* SHORT TASK
The lines beneath this instruction, from the first through the one containing "dipped chocolate coat.", must be transcribed exactly; no other line belongs in the output.

* COLLECTED MATERIAL
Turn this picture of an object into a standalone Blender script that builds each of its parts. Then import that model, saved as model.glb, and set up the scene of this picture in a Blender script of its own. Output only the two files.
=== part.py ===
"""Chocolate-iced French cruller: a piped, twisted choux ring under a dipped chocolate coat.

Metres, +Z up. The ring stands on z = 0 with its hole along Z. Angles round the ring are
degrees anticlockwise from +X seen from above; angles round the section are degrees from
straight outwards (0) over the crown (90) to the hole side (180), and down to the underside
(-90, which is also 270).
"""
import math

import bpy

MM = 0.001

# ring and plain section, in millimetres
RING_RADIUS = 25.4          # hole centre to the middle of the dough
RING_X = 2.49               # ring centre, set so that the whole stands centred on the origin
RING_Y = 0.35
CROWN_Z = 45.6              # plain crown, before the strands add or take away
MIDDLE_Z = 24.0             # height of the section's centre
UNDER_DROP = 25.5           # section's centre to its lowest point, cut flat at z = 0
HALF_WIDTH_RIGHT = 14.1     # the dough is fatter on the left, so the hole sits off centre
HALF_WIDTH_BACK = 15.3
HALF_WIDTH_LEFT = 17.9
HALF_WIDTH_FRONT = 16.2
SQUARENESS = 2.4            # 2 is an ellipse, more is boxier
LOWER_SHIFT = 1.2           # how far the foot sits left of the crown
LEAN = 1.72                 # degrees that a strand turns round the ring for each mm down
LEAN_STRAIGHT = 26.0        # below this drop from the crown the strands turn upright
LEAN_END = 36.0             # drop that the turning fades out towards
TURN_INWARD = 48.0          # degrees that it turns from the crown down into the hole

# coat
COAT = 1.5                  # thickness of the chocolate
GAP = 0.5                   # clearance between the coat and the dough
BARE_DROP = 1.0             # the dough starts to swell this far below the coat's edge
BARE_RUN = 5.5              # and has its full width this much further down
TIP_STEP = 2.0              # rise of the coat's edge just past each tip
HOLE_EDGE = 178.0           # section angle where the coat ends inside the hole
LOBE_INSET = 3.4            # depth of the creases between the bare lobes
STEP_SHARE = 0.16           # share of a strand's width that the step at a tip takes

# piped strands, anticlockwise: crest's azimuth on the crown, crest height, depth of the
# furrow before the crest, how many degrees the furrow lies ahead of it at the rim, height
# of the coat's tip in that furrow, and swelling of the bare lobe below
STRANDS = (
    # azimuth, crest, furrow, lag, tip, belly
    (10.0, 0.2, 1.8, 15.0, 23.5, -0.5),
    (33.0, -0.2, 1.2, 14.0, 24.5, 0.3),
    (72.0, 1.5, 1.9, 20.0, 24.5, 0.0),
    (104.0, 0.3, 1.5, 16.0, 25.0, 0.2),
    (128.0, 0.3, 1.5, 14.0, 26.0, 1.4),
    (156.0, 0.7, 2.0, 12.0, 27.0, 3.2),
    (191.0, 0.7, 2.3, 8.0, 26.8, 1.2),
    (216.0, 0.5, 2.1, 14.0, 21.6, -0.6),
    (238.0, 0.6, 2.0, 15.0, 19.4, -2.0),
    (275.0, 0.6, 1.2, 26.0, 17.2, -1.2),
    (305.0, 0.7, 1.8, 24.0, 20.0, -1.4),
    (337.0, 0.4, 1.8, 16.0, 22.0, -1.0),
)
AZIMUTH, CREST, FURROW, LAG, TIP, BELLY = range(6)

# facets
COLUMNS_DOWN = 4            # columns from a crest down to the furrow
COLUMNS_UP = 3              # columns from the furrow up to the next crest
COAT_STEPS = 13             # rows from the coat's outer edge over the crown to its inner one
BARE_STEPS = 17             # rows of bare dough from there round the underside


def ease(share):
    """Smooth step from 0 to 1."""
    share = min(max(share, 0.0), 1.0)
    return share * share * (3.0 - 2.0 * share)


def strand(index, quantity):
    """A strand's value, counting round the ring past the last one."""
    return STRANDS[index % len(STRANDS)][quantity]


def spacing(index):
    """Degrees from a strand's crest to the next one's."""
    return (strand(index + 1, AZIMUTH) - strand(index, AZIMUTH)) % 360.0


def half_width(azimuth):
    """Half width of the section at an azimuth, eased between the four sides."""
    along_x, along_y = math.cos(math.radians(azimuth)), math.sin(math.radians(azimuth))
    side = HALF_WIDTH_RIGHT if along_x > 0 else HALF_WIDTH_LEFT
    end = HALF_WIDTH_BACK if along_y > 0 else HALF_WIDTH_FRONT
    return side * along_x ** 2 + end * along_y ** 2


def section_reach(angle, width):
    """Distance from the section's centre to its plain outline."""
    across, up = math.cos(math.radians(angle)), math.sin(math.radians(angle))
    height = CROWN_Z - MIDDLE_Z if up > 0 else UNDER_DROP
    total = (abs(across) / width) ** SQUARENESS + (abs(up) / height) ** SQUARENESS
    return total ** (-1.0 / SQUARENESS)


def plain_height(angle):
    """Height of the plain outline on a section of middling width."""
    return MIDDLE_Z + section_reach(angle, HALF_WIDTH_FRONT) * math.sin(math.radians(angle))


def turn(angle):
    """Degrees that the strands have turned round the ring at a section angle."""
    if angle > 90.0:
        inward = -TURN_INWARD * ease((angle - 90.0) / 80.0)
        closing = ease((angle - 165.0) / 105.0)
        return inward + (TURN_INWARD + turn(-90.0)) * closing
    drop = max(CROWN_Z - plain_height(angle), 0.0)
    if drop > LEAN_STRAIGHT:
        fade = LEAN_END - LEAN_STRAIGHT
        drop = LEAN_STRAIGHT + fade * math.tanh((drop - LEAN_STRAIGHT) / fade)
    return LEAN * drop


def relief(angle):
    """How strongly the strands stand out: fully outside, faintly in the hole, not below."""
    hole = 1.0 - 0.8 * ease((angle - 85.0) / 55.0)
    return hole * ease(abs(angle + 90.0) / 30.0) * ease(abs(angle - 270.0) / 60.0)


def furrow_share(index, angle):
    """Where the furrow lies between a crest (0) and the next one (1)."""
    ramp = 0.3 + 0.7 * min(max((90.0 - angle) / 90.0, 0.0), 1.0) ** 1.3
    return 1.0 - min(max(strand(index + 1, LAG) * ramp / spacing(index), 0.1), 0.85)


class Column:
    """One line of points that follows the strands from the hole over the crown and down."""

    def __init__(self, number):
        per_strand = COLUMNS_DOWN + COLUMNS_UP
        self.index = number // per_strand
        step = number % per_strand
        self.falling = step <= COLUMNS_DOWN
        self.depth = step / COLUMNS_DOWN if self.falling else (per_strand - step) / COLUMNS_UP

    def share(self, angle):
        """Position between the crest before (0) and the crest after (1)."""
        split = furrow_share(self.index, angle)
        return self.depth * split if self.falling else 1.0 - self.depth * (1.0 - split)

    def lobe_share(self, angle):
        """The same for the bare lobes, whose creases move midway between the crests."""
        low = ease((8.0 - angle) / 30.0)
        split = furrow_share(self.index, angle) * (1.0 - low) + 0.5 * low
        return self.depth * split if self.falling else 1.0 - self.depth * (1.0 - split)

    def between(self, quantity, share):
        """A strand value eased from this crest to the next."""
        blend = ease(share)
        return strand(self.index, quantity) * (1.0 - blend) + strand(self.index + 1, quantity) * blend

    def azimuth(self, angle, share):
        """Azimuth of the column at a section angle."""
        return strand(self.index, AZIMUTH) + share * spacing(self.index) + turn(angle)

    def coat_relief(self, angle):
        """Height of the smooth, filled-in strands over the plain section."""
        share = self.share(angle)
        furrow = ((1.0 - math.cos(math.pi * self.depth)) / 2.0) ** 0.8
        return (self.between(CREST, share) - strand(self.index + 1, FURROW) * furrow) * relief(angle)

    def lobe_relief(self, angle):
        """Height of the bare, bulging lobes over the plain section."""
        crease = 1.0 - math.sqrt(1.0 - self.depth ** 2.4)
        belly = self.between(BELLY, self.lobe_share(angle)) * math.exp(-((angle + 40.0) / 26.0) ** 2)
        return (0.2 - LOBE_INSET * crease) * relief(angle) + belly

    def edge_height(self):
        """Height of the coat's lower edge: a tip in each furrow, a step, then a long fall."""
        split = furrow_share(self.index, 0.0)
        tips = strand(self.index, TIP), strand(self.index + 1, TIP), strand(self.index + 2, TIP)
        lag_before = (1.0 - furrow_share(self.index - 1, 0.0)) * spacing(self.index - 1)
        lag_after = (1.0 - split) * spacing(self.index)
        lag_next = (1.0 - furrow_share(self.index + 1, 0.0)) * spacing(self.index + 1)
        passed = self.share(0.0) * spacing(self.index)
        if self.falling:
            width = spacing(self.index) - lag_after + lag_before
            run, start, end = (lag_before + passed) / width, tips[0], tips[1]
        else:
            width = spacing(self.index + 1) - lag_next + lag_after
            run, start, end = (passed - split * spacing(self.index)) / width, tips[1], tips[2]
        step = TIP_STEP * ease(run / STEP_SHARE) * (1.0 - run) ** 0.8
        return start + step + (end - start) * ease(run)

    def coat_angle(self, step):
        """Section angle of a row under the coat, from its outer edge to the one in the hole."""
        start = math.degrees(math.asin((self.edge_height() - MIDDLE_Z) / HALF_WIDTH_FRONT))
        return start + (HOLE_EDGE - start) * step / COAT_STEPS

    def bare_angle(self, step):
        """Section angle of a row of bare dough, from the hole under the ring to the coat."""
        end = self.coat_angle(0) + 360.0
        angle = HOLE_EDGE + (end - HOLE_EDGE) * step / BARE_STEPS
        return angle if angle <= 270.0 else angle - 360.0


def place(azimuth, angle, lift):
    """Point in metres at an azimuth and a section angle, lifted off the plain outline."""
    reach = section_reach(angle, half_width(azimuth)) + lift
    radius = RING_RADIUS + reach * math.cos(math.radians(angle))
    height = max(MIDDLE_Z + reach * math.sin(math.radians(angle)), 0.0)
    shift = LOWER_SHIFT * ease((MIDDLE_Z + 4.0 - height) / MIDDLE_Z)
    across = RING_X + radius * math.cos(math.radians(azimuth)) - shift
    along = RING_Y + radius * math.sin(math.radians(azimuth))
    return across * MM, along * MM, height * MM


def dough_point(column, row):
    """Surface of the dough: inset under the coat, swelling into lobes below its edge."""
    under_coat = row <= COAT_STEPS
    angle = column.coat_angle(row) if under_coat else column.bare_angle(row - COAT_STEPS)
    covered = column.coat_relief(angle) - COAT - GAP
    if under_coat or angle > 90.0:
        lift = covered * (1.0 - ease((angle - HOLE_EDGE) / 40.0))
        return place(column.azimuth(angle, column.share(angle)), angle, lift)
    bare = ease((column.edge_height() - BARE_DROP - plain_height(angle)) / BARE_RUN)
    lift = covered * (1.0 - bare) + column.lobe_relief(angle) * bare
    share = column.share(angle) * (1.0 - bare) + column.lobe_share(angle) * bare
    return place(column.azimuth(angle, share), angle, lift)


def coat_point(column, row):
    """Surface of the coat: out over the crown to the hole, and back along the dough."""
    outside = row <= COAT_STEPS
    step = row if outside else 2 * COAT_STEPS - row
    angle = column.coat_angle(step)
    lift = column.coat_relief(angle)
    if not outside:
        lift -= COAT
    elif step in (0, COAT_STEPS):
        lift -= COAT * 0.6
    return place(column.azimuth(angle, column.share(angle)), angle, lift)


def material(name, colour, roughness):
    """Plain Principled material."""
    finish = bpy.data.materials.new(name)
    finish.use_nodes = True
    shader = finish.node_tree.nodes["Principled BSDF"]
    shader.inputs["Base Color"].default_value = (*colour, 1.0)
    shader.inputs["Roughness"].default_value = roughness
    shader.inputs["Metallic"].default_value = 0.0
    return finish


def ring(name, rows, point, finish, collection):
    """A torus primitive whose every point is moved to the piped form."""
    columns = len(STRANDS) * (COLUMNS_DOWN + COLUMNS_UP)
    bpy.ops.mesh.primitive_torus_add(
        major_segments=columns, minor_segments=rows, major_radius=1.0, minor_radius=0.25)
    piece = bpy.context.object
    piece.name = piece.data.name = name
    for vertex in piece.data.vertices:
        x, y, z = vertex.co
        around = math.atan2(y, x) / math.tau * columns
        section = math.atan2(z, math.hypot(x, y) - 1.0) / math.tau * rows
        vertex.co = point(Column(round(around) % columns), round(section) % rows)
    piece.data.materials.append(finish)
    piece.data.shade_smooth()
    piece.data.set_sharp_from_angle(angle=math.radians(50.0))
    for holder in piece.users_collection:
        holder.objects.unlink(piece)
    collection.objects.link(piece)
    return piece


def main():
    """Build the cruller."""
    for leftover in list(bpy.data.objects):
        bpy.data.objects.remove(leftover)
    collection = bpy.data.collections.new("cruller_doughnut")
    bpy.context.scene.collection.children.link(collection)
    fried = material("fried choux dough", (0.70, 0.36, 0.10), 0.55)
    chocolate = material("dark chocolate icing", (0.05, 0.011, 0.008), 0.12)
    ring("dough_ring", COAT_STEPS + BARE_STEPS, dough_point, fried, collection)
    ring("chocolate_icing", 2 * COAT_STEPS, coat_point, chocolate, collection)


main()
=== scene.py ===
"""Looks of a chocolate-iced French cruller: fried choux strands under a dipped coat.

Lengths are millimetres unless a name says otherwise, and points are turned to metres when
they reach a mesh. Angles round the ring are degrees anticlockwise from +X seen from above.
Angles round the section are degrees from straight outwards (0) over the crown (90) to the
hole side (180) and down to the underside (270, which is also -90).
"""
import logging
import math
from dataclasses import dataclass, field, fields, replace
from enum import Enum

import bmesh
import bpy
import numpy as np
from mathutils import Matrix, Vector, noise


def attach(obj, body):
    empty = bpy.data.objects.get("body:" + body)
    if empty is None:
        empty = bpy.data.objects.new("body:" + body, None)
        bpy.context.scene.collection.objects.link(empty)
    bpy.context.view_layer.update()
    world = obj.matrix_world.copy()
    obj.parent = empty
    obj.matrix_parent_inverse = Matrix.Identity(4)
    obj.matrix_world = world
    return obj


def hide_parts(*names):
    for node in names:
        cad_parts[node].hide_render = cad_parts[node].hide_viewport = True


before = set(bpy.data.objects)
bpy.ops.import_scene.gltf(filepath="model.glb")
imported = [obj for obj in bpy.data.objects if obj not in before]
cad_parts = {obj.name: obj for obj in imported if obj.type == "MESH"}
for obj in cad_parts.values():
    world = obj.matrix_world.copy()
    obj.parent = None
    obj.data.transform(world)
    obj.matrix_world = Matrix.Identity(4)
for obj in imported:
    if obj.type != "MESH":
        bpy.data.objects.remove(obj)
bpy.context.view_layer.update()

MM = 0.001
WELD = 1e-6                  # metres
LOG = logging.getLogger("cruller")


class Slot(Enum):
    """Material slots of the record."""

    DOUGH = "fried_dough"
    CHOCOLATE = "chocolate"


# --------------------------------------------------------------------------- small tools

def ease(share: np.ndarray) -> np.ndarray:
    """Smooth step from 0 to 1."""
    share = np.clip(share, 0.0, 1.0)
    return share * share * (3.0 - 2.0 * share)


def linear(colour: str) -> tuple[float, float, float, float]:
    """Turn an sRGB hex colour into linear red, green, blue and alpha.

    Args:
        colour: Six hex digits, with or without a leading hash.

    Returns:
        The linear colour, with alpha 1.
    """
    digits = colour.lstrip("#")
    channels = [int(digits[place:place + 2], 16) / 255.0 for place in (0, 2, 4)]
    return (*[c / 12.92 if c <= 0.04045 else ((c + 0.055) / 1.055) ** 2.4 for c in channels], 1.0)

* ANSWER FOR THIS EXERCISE
Turn this picture of an object into a standalone Blender script that builds each of its parts. Then import that model, saved as model.glb, and set up the scene of this picture in a Blender script of its own. Output only the two files.
=== part.py ===
"""Chocolate-iced French cruller: a piped, twisted choux ring under a dipped chocolate coat.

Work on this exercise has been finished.